Ne réduisons pas, cependant, ce discours de Quimper à une simple leçon d’histoire du Général pour flatter l’égo des Bretons. Ancrer la Bretagne dans le destin de la France, face à des Bretons alors en quête d’une nouvelle identité, c’est aussi mieux les projeter vers un avenir commun. En effet, la grande annonce de ce jour est celle d’un référendum portant sur la réforme du Sénat et la création de conseils régionaux. Cette annonce dépasse donc le cadre de la Bretagne, mais participe d’une réelle logique car la région représente pour lui l’archétype du territoire en pleine transformation depuis deux décennies. Une Bretagne en pleine modernisation avec le développement d’une « agriculture moderne » : intensification de l’élevage, regroupement des exploitations, déploiement d’une industrie agroalimentaire. Une région essentiellement agricole, qui connaît également un développement de son industrie dans les villes, avec l’implantation d’usines dans les grandes villes, et l’émergence « d’activités de pointes : électronique et informatique ». Tout ceci n’ayant été rendu possible que par l’amélioration de l’accessibilité de la Bretagne, grâce à la création de « deux routes à quatre voies : une au Nord et une au Sud » et la modernisation des principaux ports. Il voit ainsi une « marque bretonne du développement, […] qui doit devenir un principe pour notre développement ».

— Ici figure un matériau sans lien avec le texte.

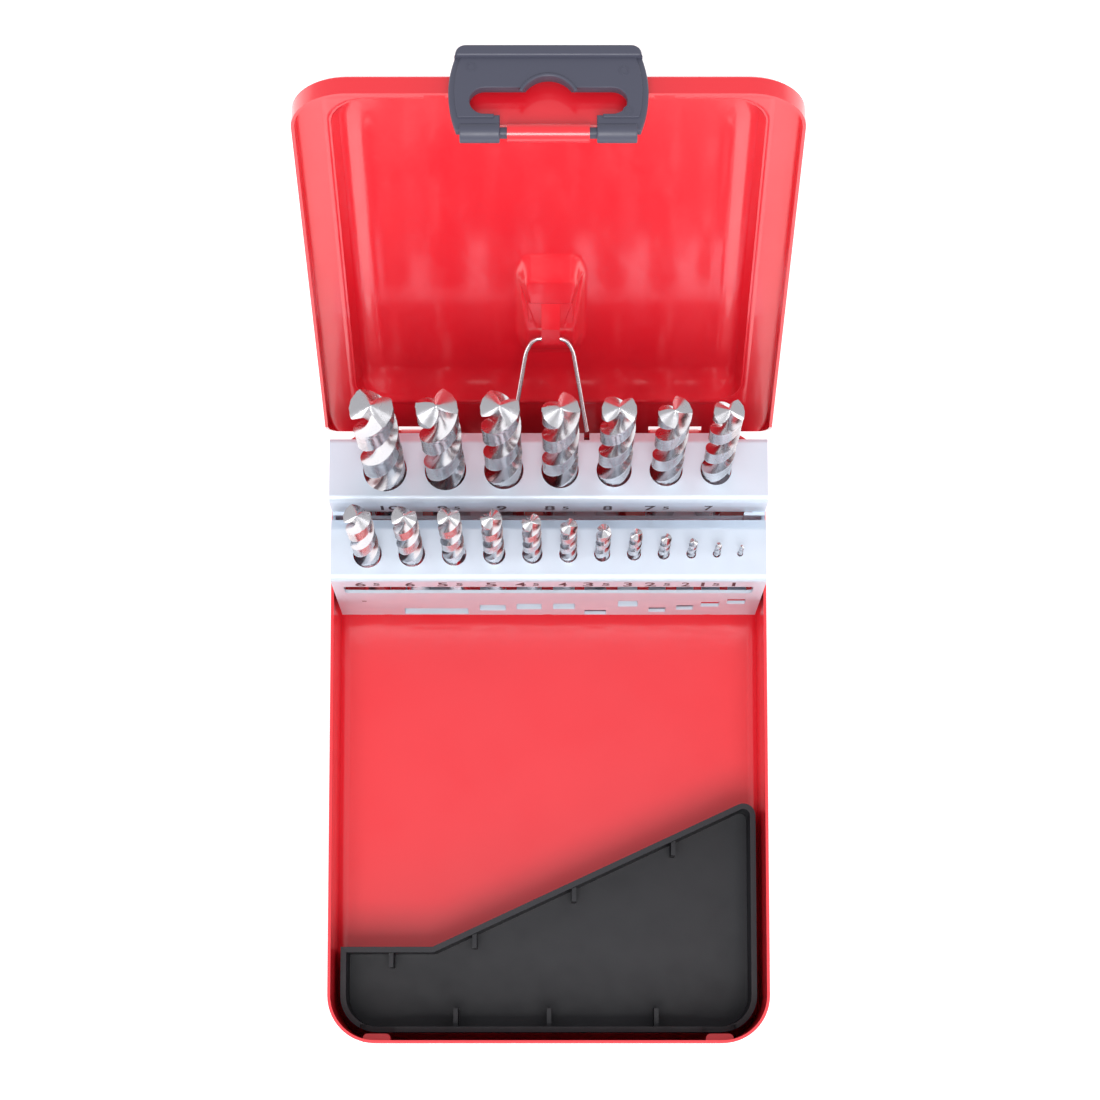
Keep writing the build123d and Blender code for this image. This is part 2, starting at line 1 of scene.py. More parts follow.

Si le président de la République justifie le nécessaire centralisme étatique, c’est parce que la France a dû affronter des temps difficiles : « elle fut si souvent menacée et envahie sur chacune de ses frontières terrestres et maritimes. Et à l’intérieur ses adversaires cherchaient toujours à susciter les déchirements et les complicités ». Ce centralisme était alors « l’unique condition de l’unité du pays ». Cependant, la modernisation de la France alors à l’œuvre dans les années 1960 par le développement « des communications rapides, des transmissions instantanées », qui ont « resserrées automatiquement les liens » du pays tout en entier, exige que tous les territoires participent à ce progrès. C’est pourquoi, « il faut que chaque région, qui est qualifiée par son étendue et par sa valeur, ait la volonté de prendre la part qui lui revient dans l’ensemble de l’effort national. »  En clair, le général de Gaulle plaide pour la décentralisation des pouvoirs, un « avènement de la région ».  Un discours qui semble rencontrer un écho favorable dans la foule présente.

Lors d'une campagne électorale. Collection particulière.

Au final, si ce discours quimpérois au fort accent gaullien garde une place à part dans la mémoire bretonne, c’est par sa capacité à convoquer le passé, quitte à faire de l’histoire un roman national ou régional, pour mieux se projeter vers l’avenir. On pourrait résumer sa parole ainsi : la Bretagne, fière de ses traditions, qui participe depuis toujours au destin de la France, doit désormais prendre toute sa place pour concourir à la réussite économique du pays. Mais plus encore, si ce discours a acquis une dimension nationale, et demeure parmi les plus importants de la Ve République, c’est qu’il s’agit du dernier discours public de l’homme du 18 juin avant sa démission le 28 avril 1969, suite à son échec au référendum.

Thomas PERRONO

1 Charles de Gaulle fait ici une allusion très nette aux « 240.000 Bretons » morts lors de la Première Guerre mondiale, un chiffre désormais largement remis en cause par les historiens.